Quizás tenga razón la vicepresidenta del Gobierno al criticar al señor Iceta por reclamar ayer la dimisión de Rajoy, acusándole de que su demanda responde solo a tácticas electorales. Pero hoy son muchedumbre los ciudadanos de toda ideología y condición que no se presentan a elección alguna y se manifiestan preocupados por la incapacidad y la falta de asunción de responsabilidades por parte del presidente del Gobierno, dispuesto a endilgar a los demás (jueces, fiscales, policías, Guardia Civil) un trabajo que primordialmente era suyo. Todavía estamos esperando que se le ocurra dirigir un requerimiento formal (no solo declaraciones a los medios) al presidente de la Generalitat, conminándole a que cese en su actividad sediciosa y se enfrente al problema político que verdaderamente tiene ante sí: no es ni era la eventual celebración de una consulta popular suspendida por el Tribunal Constitucional, sino la incitación a una declaración unilateral de independencia por parte de quien paradójicamente es el más alto representante del Estado en la comunidad autónoma de Cataluña. Y que en su loca huida hacia adelante no ha dudado en promover lo que tiene todos los perfiles de un movimiento insurreccional, con el apoyo cuando menos pasivo de un cuerpo armado como el de los Mossos.
La actuación de la policía autonómica de Cataluña es particularmente grave. Si los Mossos, como les fue ordenado, hubieran impedido de antemano la apertura de colegios electorales y retirado urnas y papeletas, esta tarea no habría tenido que ser realizada después por la Policía y la Guardia Civil y nos habríamos evitado muchas de las escenas lamentables que ayer dieron la vuelta al mundo. Evidentemente, esto último era el objetivo prioritario del Govern, que no dudó para ello en situar a los Mossos en su mismo terreno de rebeldía. No queremos que esto se interprete como una justificación por anticipado de la conducta del resto de las fuerzas del orden del Estado español. Su actuación se produjo, por supuesto, dentro de la ley, y como es propio de un Estado de derecho, en la medida en que hayan cometido excesos, se haya aplicado la fuerza de forma desproporcionada o empleado material no autorizado, sus actuaciones serán sometidas al escrutinio de los tribunales y, si fuera el caso, sancionadas.
Ha habido desde el principio más actores en esta crisis.
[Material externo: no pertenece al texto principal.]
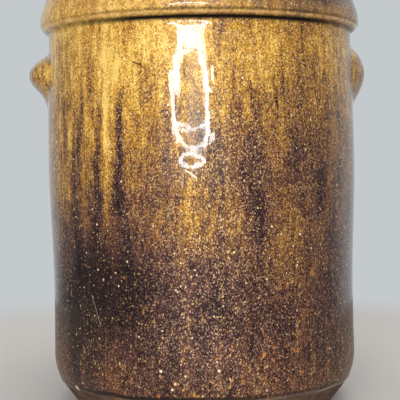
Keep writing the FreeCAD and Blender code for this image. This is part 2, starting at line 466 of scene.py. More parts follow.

Ya habrá tiempo de debatir sobre la alianza espuria entre los intereses del capitalismo proteccionista de la burguesía catalana con los objetivos del anticapitalismo nihilista y tantas veces violento que representa la CUP. Tiempo también para lamentar la ambigüedad y escasa presencia del PSOE en este proceso, cuyos orígenes se inscriben en algunas torpes decisiones del presidente José Luis Rodríguez Zapatero. Hoy toca saber cómo va a seguir enfrentando este descomunal desafío el Gobierno legítimamente elegido por los españoles. Estos tienen derecho a que Rajoy se lo explique sin necesidad de repetir lo que ya sabemos, que es preciso garantizar el imperio de la ley, porque eso es tan obvio como que amanece cada día. Para nada vale que el Gobierno se lamente de que le obligan a hacer lo que no quería. Lo que tiene que aclarar su presidente, si es capaz de ello, es lo que verdaderamente quiere y está dispuesto a hacer para que este país y sus 17 autonomías tengan un proyecto de futuro, en democracia y pacífica convivencia.